George Bezdjian remembers searching for his daughter, Jessica, after a massive explosion at Beirut’s port five years ago. He found her at St Georges Hospital where she worked as a nurse.
The hospital was in the path of the blast and was heavily damaged. He found his daughter lying on the floor as her colleagues tried to revive her. They were not able to save her. She was one of four medical staff killed there.
“I started telling God that living for 60 years is more than enough. If you’re going to take someone from the family, take me and leave her alive,” he told The Associated Press from his home in Bsalim, some 10km away from the port. He sat in a corner where he put up portraits of Jessica next to burning incense to honor her.
Illustration: Mountain People
“I begged him, but he didn’t reply to me,” he said.
The Aug. 4, 2020, blast in Beirut’s port tore through the Lebanese capital after hundreds of tonnes of ammonium nitrate detonated in a warehouse. The gigantic explosion killed at least 218 people, according to an AP count, wounded more than 6,000 others and devastated large swathes of Beirut, causing billions of dollars in damages.
It further angered the nation, already in economic free-fall after decades of corruption and financial crimes. Many family members of the victims pinned their hopes on Judge Tarek Bitar, who was tasked with investigating the explosion. The maverick judge shook the country’s ruling elite, pursuing top officials, who for years obstructed his investigation.
Hundreds gathered near the port on Monday to commemorate the blast, as they have every year since the explosion, carrying placards of lost loved ones and demanding justice. The protests have become smaller and more subdued over the years, compared with mass demonstrations that spiraled into clashes with security forces in the immediate aftermath.
Still, the gatherings stand as a testament that the people of Beirut have not forgotten.
However, five years on, no official has been convicted. The widespread rage over the explosion, and years of apparent negligence from a web of political, security and judicial officials has faded as Lebanon’s economy further crumbled and conflict rocked the country.
Bitar had aimed to release the indictment last year, but it was stalled by months of war between Israel and the Hezbollah militant group that decimated large swaths of southern and eastern Lebanon, killing some 4,000 people.
Early this year, Lebanon elected President Joseph Aoun, Prime Minister Nawaf Salam and a Cabinet that came to power on reformist platforms. They vowed to complete the port probe and hold the perpetrators to account.
“There will be no settlement in the port case before there is accountability,” Salam said on Sunday.
Bitar, apparently galvanized by these developments, last month summoned a handful of senior political and security officials, as well as three judges in a new push for the case, but was unable to release an indictment over the summer.

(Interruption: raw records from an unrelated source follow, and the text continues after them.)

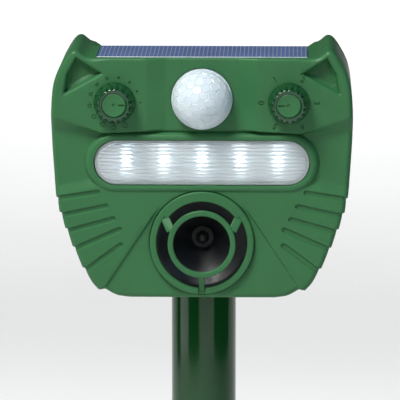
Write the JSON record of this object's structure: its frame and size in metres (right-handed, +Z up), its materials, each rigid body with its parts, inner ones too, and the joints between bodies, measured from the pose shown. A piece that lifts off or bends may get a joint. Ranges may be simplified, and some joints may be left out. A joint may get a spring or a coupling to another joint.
{
  "type": "solar ultrasonic animal repeller",
  "caption": "Eared sensor head with solar panel, lamp, motion sensor, horn speaker and two dials, push-fitted on a staked ground pole.",
  "frame": {"origin": "on the pole's axis at the underside of the stake's collar, which is ground level", "axes": "+Z up along the pole, -Y out of the face with the lamp and the speaker, +X to the right of someone who looks at the face"},
  "size_m": [0.1468, 0.0792, 0.4424],
  "materials": {
    "moulded_green": "satin moulded ABS",
    "knob_green": "glossy moulded ABS",
    "pole_green": "glossy extruded plastic",
    "black_plastic": "moulded",
    "steel": "plated",
    "brass": "rolled",
    "rubber": "moulded",
    "circuit_board": "solder mask",
    "battery_wrap": "shrink film",
    "milky_lens": "milky polyethylene with moulded facets",
    "clear_lens": "clear ribbed plastic",
    "reflector": "metallised",
    "led": "white epoxy",
    "solar_glass": "laminate",
    "silicon": "coated silicon"
  },
  "bodies": {
    "pole": {"ground_stake": "pole_green", "pole_lower": "pole_green", "pole_upper": "pole_green"},
    "sensitivity_knob": {"sensitivity_knob": "knob_green", "sensitivity_shaft": "steel"},
    "mode_knob": {"mode_knob": "knob_green", "mode_shaft": "steel"},
    "usb_cover": {"usb_cover": "rubber"},
    "head": {"front_shell": "moulded_green", "rear_shell": "moulded_green", "solar_tray": "moulded_green", "speaker_grille": "moulded_green", "battery_door": "moulded_green", "speaker_horn": "black_plastic", "phase_plug": "black_plastic", "battery_tray": "black_plastic", "control_chip": "black_plastic", "sensitivity_dial": "black_plastic", "mode_dial": "black_plastic", "sensor_can": "steel", "driver_cup": "steel", "door_screw_left": "steel", "door_screw_right": "steel", "usb_socket": "steel", "contact_strip_left": "steel", "contact_strip_right": "steel", "board_screw_left": "steel", "board_screw_right": "steel", "case_screw_1": "steel", "case_screw_2": "steel", "case_screw_3": "steel", "case_screw_4": "steel", "piezo_disc": "brass", "step_up_coil": "brass", "shell_gasket": "rubber", "sensor_gasket": "rubber", "sensitivity_seal": "rubber", "mode_seal": "rubber", "lamp_board": "circuit_board", "main_board": "circuit_board", "charge_board": "circuit_board", "battery_cell_1": "battery_wrap", "battery_cell_2": "battery_wrap", "battery_cell_3": "battery_wrap", "sensor_dome": "milky_lens", "lamp_lens": "clear_lens", "lamp_reflector": "reflector", "led_1": "led", "led_2": "led", "led_3": "led", "led_4": "led", "led_5": "led", "solar_glass": "solar_glass", "solar_cells": "silicon"}
  },
  "joints": [
    {"name": "head_swivel", "type": "hinge", "parent": "pole", "child": "head", "pos_m": [0, 0, 0.2], "axis": [0, 0, 1], "continuous": true},
    {"name": "sensitivity_turn", "type": "hinge", "parent": "head", "child": "sensitivity_knob", "pos_m": [-0.0422, -0.044, 0.2968], "axis": [0, -1, 0], "range_deg": [0, 295]},
    {"name": "mode_turn", "type": "hinge", "parent": "head", "child": "mode_knob", "pos_m": [0.0422, -0.044, 0.2968], "axis": [0, 1, 0], "range_deg": [0, 300]},
    {"name": "usb_cover_hinge", "type": "hinge", "parent": "head", "child": "usb_cover", "pos_m": [-0.033, 0.021, 0.2173], "axis": [-1, 0, 0], "range_deg": [0, 120]}
  ]
}
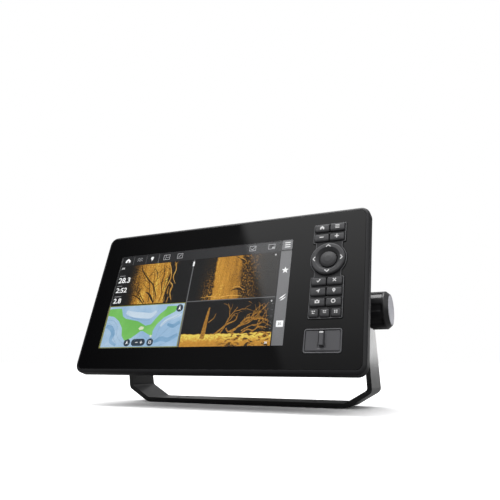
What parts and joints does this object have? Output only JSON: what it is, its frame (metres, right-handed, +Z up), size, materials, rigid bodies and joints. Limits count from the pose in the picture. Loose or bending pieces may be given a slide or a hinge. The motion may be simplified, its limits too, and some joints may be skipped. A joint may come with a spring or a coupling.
{
  "type": "chartplotter display",
  "caption": "Marine chartplotter display head with screen, rubber keys, arrow ring and card door, on a tilting gimbal bracket with two clamping knobs.",
  "frame": {"origin": "centre of the underside of the bracket base", "axes": "+Z up, +X to the right as the user sees the screen, the screen faces -Y and leans back"},
  "size_m": [0.314, 0.1247, 0.1822],
  "materials": {
    "strap": "satin",
    "case_plastic": "satin",
    "glass": "gloss",
    "screen": "gloss",
    "white_plastic": "matte",
    "board": "satin",
    "key_rubber": "satin",
    "door_rubber": "satin",
    "soft_rubber": "matte",
    "black_plastic": "satin",
    "cast_housing": "satin",
    "bare_metal": "satin",
    "brass": "satin",
    "knob_plastic": "satin",
    "knob_cap": "satin"
  },
  "bodies": {
    "bracket": {"gimbal_bracket": "strap", "left_friction_washer": "soft_rubber", "right_friction_washer": "soft_rubber"},
    "display_head": {"front_housing": "case_plastic", "cover_glass": "glass", "glass_adhesive": "soft_rubber", "lcd_panel": "screen", "lcd_backlight": "white_plastic", "keypad_surround": "key_rubber", "keypad_membrane": "soft_rubber", "keypad_board": "board", "card_bay": "door_rubber", "card_reader": "black_plastic", "card_door_pin": "bare_metal", "rear_housing": "cast_housing", "housing_gasket": "soft_rubber", "vent_plug": "black_plastic", "main_board": "board", "thermal_pad": "soft_rubber", "heat_spreader": "cast_housing", "left_pivot_insert": "brass", "right_pivot_insert": "brass", "rear_screw_1": "bare_metal", "rear_screw_2": "bare_metal", "rear_screw_3": "bare_metal", "rear_screw_4": "bare_metal", "rear_screw_5": "bare_metal", "rear_screw_6": "bare_metal", "power_socket": "black_plastic", "sonar_socket": "black_plastic", "network_socket": "black_plastic", "bus_socket": "black_plastic"},
    "key_home": {"key_home": "key_rubber"},
    "key_menu": {"key_menu": "key_rubber"},
    "key_minus": {"key_minus": "key_rubber"},
    "key_plus": {"key_plus": "key_rubber"},
    "key_check": {"key_check": "key_rubber"},
    "key_cancel": {"key_cancel": "key_rubber"},
    "key_navigate": {"key_navigate": "key_rubber"},
    "key_mark": {"key_mark": "key_rubber"},
    "key_camera": {"key_camera": "key_rubber"},
    "key_clock": {"key_clock": "key_rubber"},
    "key_view_1": {"key_view_1": "key_rubber"},
    "key_view_2": {"key_view_2": "key_rubber"},
    "key_view_3": {"key_view_3": "key_rubber"},
    "centre_button": {"centre_button": "key_rubber"},
    "arrow_rocker": {"arrow_pivot_plate": "bare_metal"},
    "arrow_ring": {"arrow_ring": "key_rubber"},
    "card_door": {"card_door": "door_rubber", "card_door_seal": "soft_rubber"},
    "left_knob_carriage": {"left_knob_washer": "bare_metal"},
    "left_knob": {"left_knob_grip": "knob_plastic", "left_knob_cap": "knob_cap", "left_knob_stud": "bare_metal"},
    "right_knob_carriage": {"right_knob_washer": "bare_metal"},
    "right_knob": {"right_knob_grip": "knob_plastic", "right_knob_cap": "knob_cap", "right_knob_stud": "bare_metal"}
  },
  "joints": [
    {"name": "head_tilt", "type": "hinge", "parent": "bracket", "child": "display_head", "pos_m": [0, -0.0153, 0.0892], "axis": [1, 0, 0], "range_deg": [-35, 24]},
    {"name": "key_home_press", "type": "slide", "parent": "display_head", "child": "key_home", "axis": [0, 0.9558, -0.294], "range_m": [0, 0.0008], "stiffness_N_per_m": 1200, "springref_m": -0.0003},
    {"name": "key_menu_press", "type": "slide", "parent": "display_head", "child": "key_menu", "axis": [0, 0.9558, -0.294], "range_m": [0, 0.0008], "stiffness_N_per_m": 1200, "springref_m": -0.0003},
    {"name": "key_minus_press", "type": "slide", "parent": "display_head", "child": "key_minus", "axis": [0, 0.9558, -0.294], "range_m": [0, 0.0008], "stiffness_N_per_m": 1200, "springref_m": -0.0003},
    {"name": "key_plus_press", "type": "slide", "parent": "display_head", "child": "key_plus", "axis": [0, 0.9558, -0.294], "range_m": [0, 0.0008], "stiffness_N_per_m": 1200, "springref_m": -0.0003},
    {"name": "key_check_press", "type": "slide", "parent": "display_head", "child": "key_check", "axis": [0, 0.9558, -0.294], "range_m": [0, 0.0008], "stiffness_N_per_m": 1200, "springref_m": -0.0003},
    {"name": "key_cancel_press", "type": "slide", "parent": "display_head", "child": "key_cancel", "axis": [0, 0.9558, -0.294], "range_m": [0, 0.0008], "stiffness_N_per_m": 1200, "springref_m": -0.0003},
    {"name": "key_navigate_press", "type": "slide", "parent": "display_head", "child": "key_navigate", "axis": [0, 0.9558, -0.294], "range_m": [0, 0.0008], "stiffness_N_per_m": 1200, "springref_m": -0.0003},
    {"name": "key_mark_press", "type": "slide", "parent": "display_head", "child": "key_mark", "axis": [0, 0.9558, -0.294], "range_m": [0, 0.0008], "stiffness_N_per_m": 1200, "springref_m": -0.0003},
    {"name": "key_camera_press", "type": "slide", "parent": "display_head", "child": "key_camera", "axis": [0, 0.9558, -0.294], "range_m": [0, 0.0008], "stiffness_N_per_m": 1200, "springref_m": -0.0003},
    {"name": "key_clock_press", "type": "slide", "parent": "display_head", "child": "key_clock", "axis": [0, 0.9558, -0.294], "range_m": [0, 0.0008], "stiffness_N_per_m": 1200, "springref_m": -0.0003},
    {"name": "key_view_1_press", "type": "slide", "parent": "display_head", "child": "key_view_1", "axis": [0, 0.9558, -0.294], "range_m": [0, 0.0008], "stiffness_N_per_m": 1200, "springref_m": -0.0003},
    {"name": "key_view_2_press", "type": "slide", "parent": "display_head", "child": "key_view_2", "axis": [0, 0.9558, -0.294], "range_m": [0, 0.0008], "stiffness_N_per_m": 1200, "springref_m": -0.0003},
    {"name": "key_view_3_press", "type": "slide", "parent": "display_head", "child": "key_view_3", "axis": [0, 0.9558, -0.294], "range_m": [0, 0.0008], "stiffness_N_per_m": 1200, "springref_m": -0.0003},
    {"name": "centre_button_press", "type": "slide", "parent": "display_head", "child": "centre_button", "axis": [0, 0.9558, -0.294], "range_m": [0, 0.0008], "stiffness_N_per_m": 1200, "springref_m": -0.0003},
    {"name": "arrow_up_down", "type": "hinge", "parent": "display_head", "child": "arrow_rocker", "pos_m": [0.1124, -0.06169, 0.13193], "axis": [1, 0, 0], "range_deg": [-2.5, 2.5], "stiffness_Nm_per_rad": 0.9},
    {"name": "arrow_left_right", "type": "hinge", "parent": "arrow_rocker", "child": "arrow_ring", "pos_m": [0.1124, -0.06169, 0.13193], "axis": [0, 0.294, 0.9558], "range_deg": [-2.5, 2.5], "stiffness_Nm_per_rad": 0.9},
    {"name": "card_door_hinge", "type": "hinge", "parent": "display_head", "child": "card_door", "pos_m": [0.1114, -0.08591, 0.05149], "axis": [1, 0, 0], "range_deg": [0, 90]},
    {"name": "left_knob_travel", "type": "slide", "parent": "display_head", "child": "left_knob_carriage", "axis": [-1, 0, 0], "range_m": [0, 0.0025]},
    {"name": "left_knob_turn", "type": "hinge", "parent": "left_knob_carriage", "child": "left_knob", "pos_m": [-0.145, -0.0153, 0.0892], "axis": [-1, 0, 0], "range_deg": [0, 720]},
    {"name": "right_knob_travel", "type": "slide", "parent": "display_head", "child": "right_knob_carriage", "axis": [1, 0, 0], "range_m": [0, 0.0025]},
    {"name": "right_knob_turn", "type": "hinge", "parent": "right_knob_carriage", "child": "right_knob", "pos_m": [0.145, -0.0153, 0.0892], "axis": [1, 0, 0], "range_deg": [0, 720]}
  ],
  "couplings": [
    {"joint": "left_knob_turn", "follows": "left_knob_travel", "rad_per_m": 5026.6},
    {"joint": "right_knob_turn", "follows": "right_knob_travel", "rad_per_m": 5026.6}
  ]
}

However, the judge has been working on an additional phase of his investigation — now some 1,200 pages in length — aiming for the indictment to be out by the end of the year, according to four judicial officials and two security officials. They all spoke to the AP on condition of anonymity in line with regulations.
Before completing his own report, Bitar is waiting to receive a fourth and final report from France, which has conducted its own investigation, as several of those killed were French citizens.
Bitar is also looking to hear the testimonies of some 15 witnesses, and is reaching out to European and Arab countries for legal cooperation, the officials said.
He hopes that some European suspects could be questioned about the shipment of ammonium nitrate and the vessel carrying it that ended up in the Beirut Port.
Despite the malaise across much of Lebanon, Kayan Tlais, brother of port supervisor Mohammad Tlais who was killed in the blast, is hopeful that the indictment would see the light of day.
“We do have judges with integrity,” he said. “The president, prime minister, and all those who came and were voted in do give us hope ... they are all the right people in the right place.”
The port and the surrounding Beirut neighborhoods appear functional again, but there are still scars. The mammoth grain silos withstood the force of the blast, but later partly collapsed in 2022 after a series of fires. Lebanese Minister of Culture Ghassan Salameh on Sunday classified them as historical monuments.
There was no centralized effort by the cash-strapped Lebanese government to rebuild the surrounding neighborhoods. An initiative by the World Bank, Europe and the UN to fund recovery projects was slow to kick off, while larger projects were contingent on reforms that never came.
Many family and business owners fixed their damaged property out of pocket or reached out to charities and grassroots initiatives.
A 2022 survey by the Beirut Urban Lab, a research center at the American University of Beirut (AUB), found that 60 to 80 percent of apartments and businesses damaged in the blast had been repaired.
“This was a reconstruction primarily driven by nonprofits and funded by diaspora streams,” said Mona Harb, a professor of urban studies and politics at AUB and cofounder of the research center.
Regardless of how much of the city is rebuilt and through what means, Aug. 4 would always be a “dark day of sadness,” Bezdjian said.
All that matters to him is the indictment and to find who the perpetrators are. He tries to stay calm, but struggles to control how he feels.
“We will do to them what every mother and father would do if someone killed their child, and if they knew who killed their son or daughter,” he said. “What do you think they would do?”